Thursday 18 February 2010

WALL-E

I'm not sure if this is a children's movie, and I'm not sure if watching it with children would change the experience. So I should point out that I watched it as an adult film, with adults. It's easy to be cynical, but WALL-E is undoubtedly adorable. He's like a young boy, or puppy, who falls in love, which is the point. He's a human, really, with a few robot characteristics, rather than the other way around. You can be incredulous that robots would not act the way he does, but then you'd be what is called a 'killjoy'. This film doesn't submit to that sort of scrutiny, because it's not meant to. You have to admire the brave choice to have two main characters who speaks little more than two or three words between them. Aside from a few sentences now and then, this film really has no dialogue. Good writing doesn't mean lots of dialogue, and the writers of WALL-E prove that here, even though some of a action sequences are a bit routine, there's still a freshness to just about everything. The 'female' character EVE is a bit annoying, as is the cockroach, a character we definitely could've done without.
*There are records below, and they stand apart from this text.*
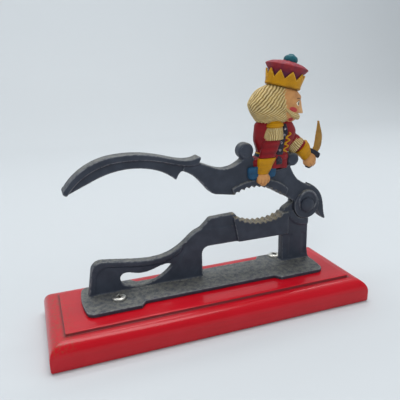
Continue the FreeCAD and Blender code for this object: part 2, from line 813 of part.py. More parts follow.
def crown():
    """A flared band with pointed teeth, open at the top."""
    def ring(z, grow):
        share = z / crown_height
        reach = crown_bottom + (crown_top - crown_bottom) * share - grow
        return oval(z, crown_x, reach, reach * crown_depth_share, 2.2, 3 * crown_points)
    band = flat_sided([ring(0.0, 0.0), ring(crown_height, 0.0)])
    inner = flat_sided([ring(0.0, crown_wall), ring(crown_height, crown_wall)])
    band = band.cut(inner)
    low = crown_height - crown_notch
    for i in range(crown_points):
        angle = 360.0 * (i + 0.5) / crown_points
        half = crown_top * math.pi / crown_points
        notch = prism([(-half, crown_height + 0.1), (0.0, low), (half, crown_height + 0.1)], 0.0,
                      -2 * crown_top)
        notch.rotate(FreeCAD.Vector(0, 0, 0), FreeCAD.Vector(0, 0, 1), angle)
        notch.translate(FreeCAD.Vector(crown_x, 0, 0))
        band = band.cut(notch)
    return on_head(band)


def cap():
    """Soft cap: a plug inside the crown and a flat cushion that swells over its points."""
    share = crown_depth_share
    inside = crown_top - crown_wall
    low = crown_bottom - crown_wall
    plug = form([(0.6, crown_x, low, low * share), (crown_height, crown_x, inside, inside * share)], 2.2,
                0.0, 3 * crown_points)
    swell = [(crown_height - 0.6, 0.82), (cap_rise - 6.4, 0.95), (cap_rise - 4.2, 1.0),
             (cap_rise - 1.4, 0.82), (cap_rise, 0.5)]
    top = form([(z, crown_x, cap_reach * width, cap_reach * width * cap_depth_share)
                for z, width in swell], 2.2, 0.0, body_sides)
    return on_head(join(plug, top))


def pompon():
    bottom = cap_rise - 1.2
    profile = [(0.0, 0.8), (0.35, 1.0), (0.75, 0.8), (1.0, 0.35)]
    return on_head(form([(bottom + pompon_height * up, pompon_x, pompon_radius * wide, pompon_radius * wide)
                         for up, wide in profile], 2.0))


def trousers():
    """A leg on each side of the lever."""
    legs = [on_seat(form([(4.0, -11.6, 12.4, leg_half), (0.0, -11.8, 12.8, leg_half),
                          (-5.6, -12.0, 12.0, leg_half), (-8.0, -12.0, 9.0, 1.8)], 3.0), side * leg_offset)
            for side in (-1, 1)]
    return Part.makeCompound(legs)


def right_hand():
    return on_seat(form([(-1.6, -12.0, 4.4, 3.2), (-5.0, -11.8, 5.8, 3.8), (-9.4, -11.8, 5.4, 3.6),
                         (-12.6, -11.6, 2.6, 2.0)]), -sleeve_offset)


def right_cuff():
    return on_seat(form([(11.0, -8.4, 7.8, 4.6), (4.0, -10.2, 6.4, 4.2), (-2.6, -12.0, 4.9, 3.8)]),
                   -sleeve_offset)


def left_cuff():
    return on_far_arm(form([(-17.0, 1.2, 7.3, 5.6), (-23.0, 0.8, 6.4, 5.2), (-28.6, -0.8, 4.8, 4.4)]))


def left_hand():
    return on_far_arm(form([(-27.6, -0.6, 4.6, 4.0), (-31.6, -1.6, 6.0, 4.8), (-36.0, -1.8, 5.4, 4.4),
                            (-39.4, -1.6, 3.0, 2.4)]))


def sword_plate(edges, half):
    plate = Part.Face(Part.Wire(edges)).extrude(FreeCAD.Vector(0, 2 * half, 0))
    plate.translate(FreeCAD.Vector(0, -half, 0))
    return on_seat(plate, far_arm_offset)


def sword_blade():
    right = [(44.6, 7.0), (48.6, 12.0), (49.8, 22.3), (45.6, 35.4)]
    left = [(45.6, 35.4), (43.4, 24.0), (41.6, 13.0), (37.4, 9.4)]
    return sword_plate([curve(right), curve(left), line(left[-1], right[0])], sword_thickness / 2)


def sword_hilt():
    """Cross guard, grip through the fist and pommel below it."""
    guard = sword_plate(lines([(35.4, 9.6), (37.2, 12.2), (46.8, 6.8), (45.4, 3.2), (35.4, 9.6)]), 3.0)
    pommel = placed(form([(-3.4, 0.0, 2.2, 2.2), (-0.6, 0.0, 3.4, 3.2), (2.6, 0.0, 2.6, 2.6)]), 37.6,
                    far_arm_offset, -1.6, 24.0)
    return Part.makeCompound([guard, pommel])


def king_pieces():
    """Every piece with the earlier ones it gives way to, so that painted forms meet face to face."""
    return {
        "king_coat": (coat(), ["lever_casting"]),
        "king_trousers": (trousers(), ["lever_casting", "king_coat"]),
        "king_right_sleeve": (right_sleeve(), ["king_coat"]),
        "king_right_cuff": (right_cuff(), ["lever_casting", "king_coat", "king_right_sleeve", "king_trousers"]),
        "king_right_hand": (right_hand(), ["lever_casting", "king_trousers", "king_right_cuff"]),
        "king_left_sleeve": (left_sleeve(), ["lever_casting", "king_coat"]),
        "king_left_cuff": (left_cuff(), ["lever_casting", "king_left_sleeve"]),
        "king_left_hand": (left_hand(), ["king_left_cuff"]),
        "king_epaulette_fringes": (fringes(), ["lever_casting", "king_coat", "king_right_sleeve",
                                               "king_left_sleeve", "king_left_cuff"]),
        "king_epaulettes": (epaulettes(), ["king_coat", "king_right_sleeve", "king_left_sleeve",
                                           "king_epaulette_fringes"]),
        "king_head": (head(), ["king_coat", "king_epaulettes"]),
        "king_hair": (hair(), ["king_coat", "king_head", "king_right_sleeve", "king_epaulettes"]),
        "king_moustache": (moustache(), ["king_head", "king_hair"]),
        "king_crown": (crown(), ["king_head", "king_hair"]),
        "king_cap": (cap(), ["king_crown", "king_head", "king_hair"]),
        "king_pompon": (pompon(), ["king_cap"]),
        "king_belt": (belt(), ["lever_casting", "king_coat", "king_right_sleeve", "king_right_cuff"]),
        "king_placket": (placket(), ["king_coat", "king_right_sleeve", "king_epaulette_fringes",
                                     "king_epaulettes", "king_head", "king_hair"]),
        "king_buttons": (buttons(), ["king_coat", "king_placket", "king_right_sleeve",
                                     "king_epaulette_fringes"]),
        "king_frogging": (frogging(), ["king_coat", "king_buttons", "king_belt"]),
        "sword_hilt": (sword_hilt(), ["king_left_hand", "king_left_cuff"]),
        "sword_blade": (sword_blade(), ["sword_hilt", "king_left_hand", "king_left_cuff"]),
    }


def fitted(pieces, lever):
    """Cuts every piece by the ones it gives way to, and drops crumbs."""
    done = {"lever_casting": lever}
    for name, (shape, others) in pieces.items():
        solids = []
        for solid in shape.Solids:
            solids += solid.cut([done[other] for other in others]).Solids
        largest = max(s.Volume for s in solids)
        kept = [s for s in solids if s.Volume > crumb_share * largest]
        done[name] = kept[0] if len(kept) == 1 else Part.makeCompound(kept)
    return done


def main():
    os.makedirs("parts", exist_ok=True)
    nodes = {}
    nodes["base_board"] = base_board()
    nodes["lower_casting"] = lower_casting()
    nodes["pivot_rivet"] = pivot_rivet()
    nodes["wood_screws"] = Part.makeCompound([screw(place) for place in screw_places()])
    nodes.update(fitted(king_pieces(), lever_casting()))
    for name, shape in nodes.items():
        shape.exportStep("parts/" + name + ".step")
        print(name, len(shape.Solids), "solids", round(shape.Volume), "mm3", shape.isValid())


main()
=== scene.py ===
import math

import bmesh
import bpy
import numpy as np
from bpy.props import FloatProperty, IntProperty, PointerProperty, StringProperty
from mathutils import Matrix, Vector


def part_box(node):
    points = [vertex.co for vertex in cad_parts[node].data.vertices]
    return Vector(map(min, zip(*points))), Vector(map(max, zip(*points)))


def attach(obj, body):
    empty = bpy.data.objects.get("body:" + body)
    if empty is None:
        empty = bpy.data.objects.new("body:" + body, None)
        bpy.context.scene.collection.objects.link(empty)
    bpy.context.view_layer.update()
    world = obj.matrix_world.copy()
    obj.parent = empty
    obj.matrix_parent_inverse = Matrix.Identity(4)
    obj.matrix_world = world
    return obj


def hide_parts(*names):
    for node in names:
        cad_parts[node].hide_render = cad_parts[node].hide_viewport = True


bl_info = {
    "name": "Lever nutcracker press",
    "version": (1, 0, 0),
    "blender": (4, 5, 0),
    "location": "3D View > Sidebar > Nutcracker",
    "description": "Dresses a packed lever nutcracker press with its cast, painted and turned surfaces",
    "category": "Object",
}

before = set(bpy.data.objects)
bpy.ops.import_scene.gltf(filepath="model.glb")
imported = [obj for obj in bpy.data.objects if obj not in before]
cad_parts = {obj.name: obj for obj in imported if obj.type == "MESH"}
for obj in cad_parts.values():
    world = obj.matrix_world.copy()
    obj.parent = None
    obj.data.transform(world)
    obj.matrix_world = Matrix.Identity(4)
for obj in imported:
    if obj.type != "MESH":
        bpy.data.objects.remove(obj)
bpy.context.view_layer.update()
MM = 0.001

# The photograph's camera, solved from the board's corners; places and lengths in millimetres
CAMERA_PLACE = (-118.24, -328.84, 198.13)
CAMERA_AZIMUTH = -19.35
CAMERA_ELEVATION = 16.78
CAMERA_ROLL = -1.92
FOCAL_PIXELS = 469.8
PICTURE_PIXELS = 400
SENSOR_WIDTH = 36.0

# Floor: half its width, and its sweep from front to back and up the backdrop as (away, up), both in mm
FLOOR_HALF = 3000
FLOOR_SWEEP = [(-3000, 0), (-900, 0), (300, 0), (900, 10), (1350, 240), (1500, 900), (1500, 1800)]

# Strength of the room's light all round and high up in front, and the share of it seen at the skyline
ROOM_LIGHT, FRONT_LIGHT, SKYLINE_SHARE = 0.96, 0.27, 0.6

# Soft lamps: name, place, aim and size in metres, power in watts; a fill lamp shows in no reflection
LAMPS = [("fill_front", (-0.55, -1.1, 1.0), (0.0, 0.0, 0.08), (0.9, 0.6), 7.5),
         ("softbox_above", (0.1, 0.1, 1.6), (0.0, 0.0, 0.08), (1.0, 0.5), 7.0),
         ("strip_behind", (0.0, 0.75, 1.35), (0.0, 0.0, 0.08), (2.2, 0.16), 6.0),
         ("fill_right", (1.2, -0.5, 0.7), (0.0, 0.0, 0.08), (0.6, 0.9), 3.0),
         ("fill_backdrop", (0.0, 0.3, 2.2), (0.0, 1.5, 1.2), (2.4, 0.4), 24.0)]

# The hinge, the middle of the upper jaw's arc from it (along, up), the king's seat above the saddle, and
# the frames that his forms are drawn in: origin and forward lean in degrees
PIVOT = np.array([96.65, 11.5, 74.2])
UPPER_JAW_MIDDLE = (-50.4, -13.2)
SEAT = PIVOT + (-31.3, 0.0, 34.9)
BODY_FRAME = (SEAT, 0.0)
HEAD_FRAME = (SEAT + (6.5, 0.0, 65.4), 14.0)
NEAR_ARM_FRAME = (SEAT + (0.0, -7.6, 0.0), 0.0)
FAR_ARM_FRAME = (SEAT + (15.5, 3.0, 26.0), -46.0)
SWORD_FRAME = (SEAT + (0.0, 3.0, 0.0), 0.0)
GRIP_FRAME = (SEAT + (37.6, 3.0, -1.6), 24.0)

# In the head's frame: the near eye's middle (along, aside, up) and the way from its inner to its outer
# corner (aside, along), then the middles of blush and mouth (along, up)
EYE = (15.6, 8.05, -10.0)
EYE_WAY = (0.557, 0.830)
BLUSH = (11.2, -15.4)
MOUTH = (12.4, -23.4)

# Crown band: number of teeth, their height, the height of their tips and the wall
CROWN_TEETH = 10
TOOTH_RISE = 6.2
CROWN_HEIGHT = 12.0
CROWN_WALL = 1.7

# Pitches of the carved strands and the finger furrows, and the size of the paint's duller patches
STRAND_PITCH = 2.1
FINGER_PITCH = 3.0
SHINE_PATCH = 9.0

# Board: turn of its upright corners, width of its tuck and the half width of the painted shade line at the panel's
# step
CORNER_TURN = 1.2
BOARD_TUCK = 1.5
STEP_SHADE_WIDTH = 1.1

# Rivet and screws, where the CAD box doesn't give the size: head radius and height, shank radius and length
RIVET_SHANK = 3.2
RIVET_TAIL = 5.0
SCREW_HEAD = (5.3, 2.3)
SCREW_SHANK = (2.0, 15.0)
RECESS_DEPTH = 1.2


# Helpers: meshes
def smooth_step(value, low, high):
    """Cubic ramp from 0 at low to 1 at high."""
    t = np.clip((value - low) / (high - low), 0.0, 1.0)
    return t * t * (3.0 - 2.0 * t)


def squared(u, power):
    """Cosine and sine of a turn, each raised to 2 / power with its sign kept, so that an oval squares up."""
    return [np.sign(f(u)) * np.abs(f(u)) ** (2 / power) for f in (np.cos, np.sin)]


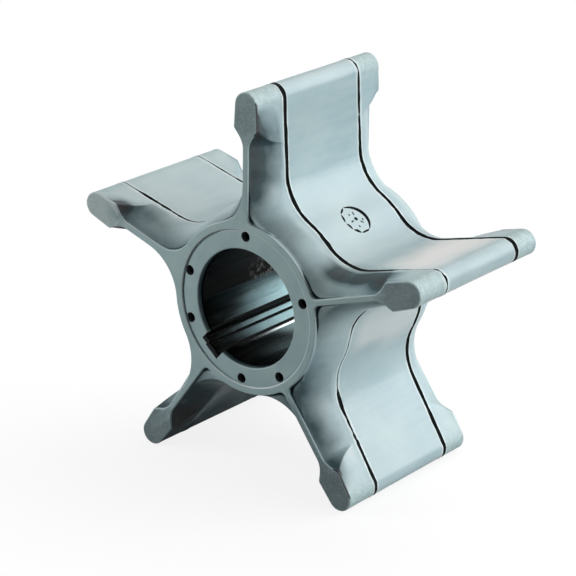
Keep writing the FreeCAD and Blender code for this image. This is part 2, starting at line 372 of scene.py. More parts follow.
def start_chain(name, count):
    bpy.ops.mesh.primitive_circle_add(vertices=count, radius=hub_radius * MM)
    chain = bpy.context.object
    chain.name = name
    bpy.ops.object.mode_set(mode="EDIT")
    bpy.ops.mesh.select_mode(type="EDGE")
    mesh = bmesh.from_edit_mesh(chain.data)
    number = mesh.verts.layers.int.new("number")
    mesh.verts.layers.int.new("line_row")
    mesh.verts.layers.int.new("row")
    mesh.verts.layers.float.new(depth_name)
    mesh.verts.layers.float.new(highlight_name)
    for k, vert in enumerate(mesh.verts):
        vert[number] = k
    for edge in mesh.edges:
        edge.select_set({vert[number] for vert in edge.verts} == {0, count - 1})
    bmesh.update_edit_mesh(chain.data)
    bpy.ops.mesh.delete(type="EDGE")
    bpy.ops.mesh.select_mode(type="VERT")
    bpy.ops.mesh.select_all(action="SELECT")
    return chain


def lay_row(chain, places, line_row=0, depths=None, row=0):
    """Moves the selected row of points to its places and marks it."""
    mesh = bmesh.from_edit_mesh(chain.data)
    number = mesh.verts.layers.int["number"]
    line_layer = mesh.verts.layers.int["line_row"]
    row_layer = mesh.verts.layers.int["row"]
    depth_layer = mesh.verts.layers.float[depth_name]
    for vert in mesh.verts:
        if vert.select:
            vert.co = places[vert[number]]
            vert[row_layer] = row
            vert[line_layer] = line_row
            vert[depth_layer] = depths[vert[number]] if depths else 0.0
    bmesh.update_edit_mesh(chain.data)


def next_row(chain, places, line_row=0, depths=None, row=0):
    bpy.ops.mesh.extrude_region_move()
    lay_row(chain, places, line_row, depths, row)


# %% [markdown]
# The painted shade follows how deep a point lies in a scoop, so each row carries its depths.

# %% One vane's shell
def scoop_depths(kind, down, points):
    """How far each point lies under the full outline, as a share of the deepest scoop. It sets
    the painted shade: a crease and the notch under the bulb count for more, and the flat land
    for nothing."""
    if kind == "land" and not isinstance(down, list) and down < land_height:
        return [0.0] * len(points)
    depths = []
    notch = points[notch_number][0]
    for k, ((r, t), (full_r, full_t)) in enumerate(zip(points, full)):
        depth = min(1.0, math.dist((r, t), (full_r, full_t)) / (root_half - web_half))
        sunk = (down[k] - land_height) / crease_depth if isinstance(down, list) else 0.0
        near_notch = max(0.0, 1 - abs(notch - r) / notch_reach)
        if notch_number < k < around - 1 - notch_number:
            near_notch = 0.0
        depth += notch_shade * near_notch * min(1.0, 4 * depth)
        depths.append(max(depth, crease_shade * sunk))
    return depths


def row_places(row, face_y, inward):
    _, down, points = row
    downs = down if isinstance(down, list) else [down] * len(points)
    return [place(r, t, face_y + inward * d) for (r, t), d in zip(points, downs)]


def vane_shell():
    """One fifth of the outside, from the near face to the far one."""
    chain = start_chain("vane", around)
    rows = []
    line_count = 0
    for row in near_rows + middle_rows:
        line_count += row[0] == "line"
        rows.append((row_places(row, -half_width, 1), row, line_count))
    line_count = 2 * len(LINE_PROFILE) + 1
    for row in reversed(far_rows):
        line_count -= row[0] == "line"
        rows.append((row_places(row, half_width, -1), row, line_count))
    for k, (places, row, line_row) in enumerate(rows):
        step = lay_row if k == 0 else next_row
        depths = scoop_depths(*row) if row[0] in ("scoop", "land") else None
        # The far end gets less painted shade.
        if depths and k > len(near_rows):
            depths = [far_shade_share * depth for depth in depths]
        step(chain, places, line_row if row[0] == "line" else 0, depths, k + 1)
    bpy.ops.object.mode_set(mode="OBJECT")
    return chain


row_count = len(near_rows) + len(middle_rows) + len(far_rows)
shell = vane_shell()
print("faces in one vane's shell", len(shell.data.polygons))

# %% [markdown]
# The inside is a turned shape: the shallow recess in the face, the lip over the end of the
# bush, and the seat of the bush. It is extruded in the same way, one fifth of it, with points
# on an arc. The flat face is then filled between the two chains.

# %% The inside and the flat faces of one fifth
ARC_STEPS = 36
rim_round = 0.2
foot_depth = 0.12
foot_width = 0.3
# A painted highlight on the recess's rim.
rim_highlight = 0.7
# Painted shade on the rim's rounding, in the foot groove and down the lip to the bush.
rim_shade = 0.3
lip_shade = 1.2
lip_end_shade = 1.6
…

The opening music was too cute for me, and I found the ecological message a bit irritating (we don't go to the cinema to be preached at). The crudity of the way the film manipulates the audience can be sickening, but isn't that the point of art: to produce emotions in the viewer? (You might argue good art doesn't aim at base emotions, and you might be right.) If you come to this film with an open mind, you're bound to enjoy it immensely.

1 comment:

Unknown said...

Calling EVE annoying is like calling the Mona Lisa a crap painting. Only a foolish fool would do anything of the sort.